SOUTH ORANGE, N.J. - After 25 seasons, Phyllis Mangina will step down as the head women's basketball coach at Seton Hall University, it was announced on Monday by Director of Athletics Joe Quinlan.
"I will forever cherish my time as the women's basketball coach at Seton Hall," said Mangina. "I have had the chance to develop so many special relationships over the years, and I could not be prouder of the success my players and I have shared on the court and in the classroom."
"Seton Hall owes Coach Mangina an incredible debt of gratitude for her years of service to the University," said Quinlan. "She has been a consummate professional while positively affecting the lives of countless young women and serving as a role model both on and off the court. Coach Mangina's contributions to the Seton Hall women's basketball program and the entire University community have been substantial and longstanding. Discussions are ongoing regarding a continued role for Phyllis at the University, and I look forward to working with her in a new capacity."
Mangina posted a record of 352-368 in her quarter-century tenure as the head coach at her alma mater. Under her watch, the Pirates earned NCAA Tournament berths in 1994 and 1995 to go along with three trips to the WNIT. Mangina coached three Honorable Mention All-Americans and 17 All-BIG EAST performers, while two of her former players, Texlin Quinney and Dana Wynne, played professionally in the WNBA.
A standout point guard from 1977 to 1981, Mangina led Seton Hall to a 93-28 mark during her four seasons. Each year the team advanced to post-season play, highlighted by a trip to the 1978 AIAW National Final. Mangina was team captain in both her junior and senior seasons and at the time of graduation, held Pirate records in career assists (441), assists in a season (151) and career steals (269). Currently 11th on the all-time scoring list with 1,195 points, she was one of 13 former Pirate student-athletes inducted into the Seton Hall Athletic Hall of Fame in November 1991.
Following her graduation from Seton Hall in 1981, Mangina served as an assistant coach at Wagner College for the 1981-82 campaign before returning to South Orange to take the same position with her former coach, Sue Regan. For three seasons, she was the program's top recruiter before becoming Seton Hall's second coach in September 1985, when Regan was promoted to the position of Associate Athletic Director.
Mangina was named the New Jersey College Basketball Coaches Association Coach of the Year for the 1988-89 season after the Pirates finished above the .500 mark in the BIG EAST for the first time. In 1989-90, her squad went on to post a 21-7 record and an 11-5 BIG EAST mark, earning her the BIG EAST Coach of the Year award. Mangina did a masterful job in guiding the 1990-91 Pirates to an 18-11 record and their first BIG EAST Tournament semifinal appearance despite the loss of three key players to injury.

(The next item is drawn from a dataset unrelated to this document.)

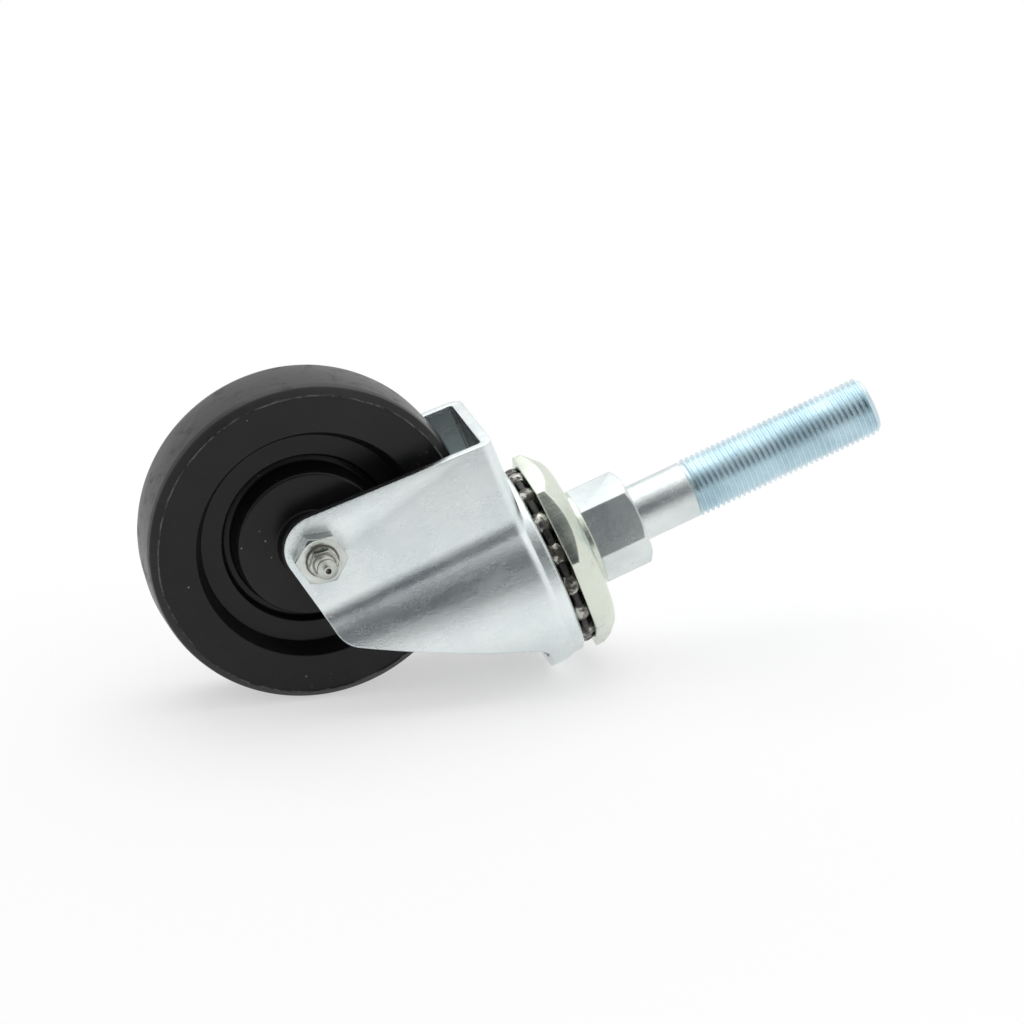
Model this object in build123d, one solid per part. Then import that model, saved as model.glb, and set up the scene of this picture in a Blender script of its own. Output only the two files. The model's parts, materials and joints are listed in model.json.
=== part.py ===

In 1993-94, the Pirates achieved national prominence for the first time and posted the finest season in school history. Seton Hall posted a school record 27-5 mark and attained its first-ever national ranking, finishing the year ranked 14th by Associated Press and USA Today, its highest of the season. The Pirates earned the program's first bid to the NCAA Tournament, and won their first two games against Vermont and Texas to reach the NCAA "Sweet 16", where the season ended with a 64-60 loss to top-seeded Penn State in the Midwest Regional Semifinals. Mangina also led the team to a best-ever second-place finish in the BIG EAST Conference with a 16-2 record. She was honored as the 1994 BIG EAST Coach of the Year and earned a sweep of the regional coaching honors as she was named the 1994 Coach of the Year in Converse District 2, New Jersey and the Metropolitan Women's Basketball Association (MWBA).
The 1994-95 Pirates compiled a 24-9 record to give Mangina her second consecutive 20-win season, while earning their second straight bid to the NCAA Tournament. Seton Hall advanced to the NCAA Second Round for the second time, losing to defending champion North Carolina. Ranked 22nd in the AP Preseason Poll for the first time ever, the 1994-95 team spent 10 weeks in the Top 25. For her efforts, Mangina was named the New Jersey Coach of the Year and the Metropolitan Coach of the Year, winning both awards for the second straight season.
Seton Hall's 1995-96 team went 16-13, and claimed a share of the BIG EAST 7 regular season championship, Seton Hall's first-ever conference title. Mangina became Seton Hall women's basketball's winningest coach during the 1997-98 season.
The Pirates qualified for the WNIT in 2003, 2004 and 2007, advancing to the second round on the latter two occasions. The 2006-07 team finished with 19 victories, the program's most since the 1994-95 season.
A national search for a replacement will begin immediately.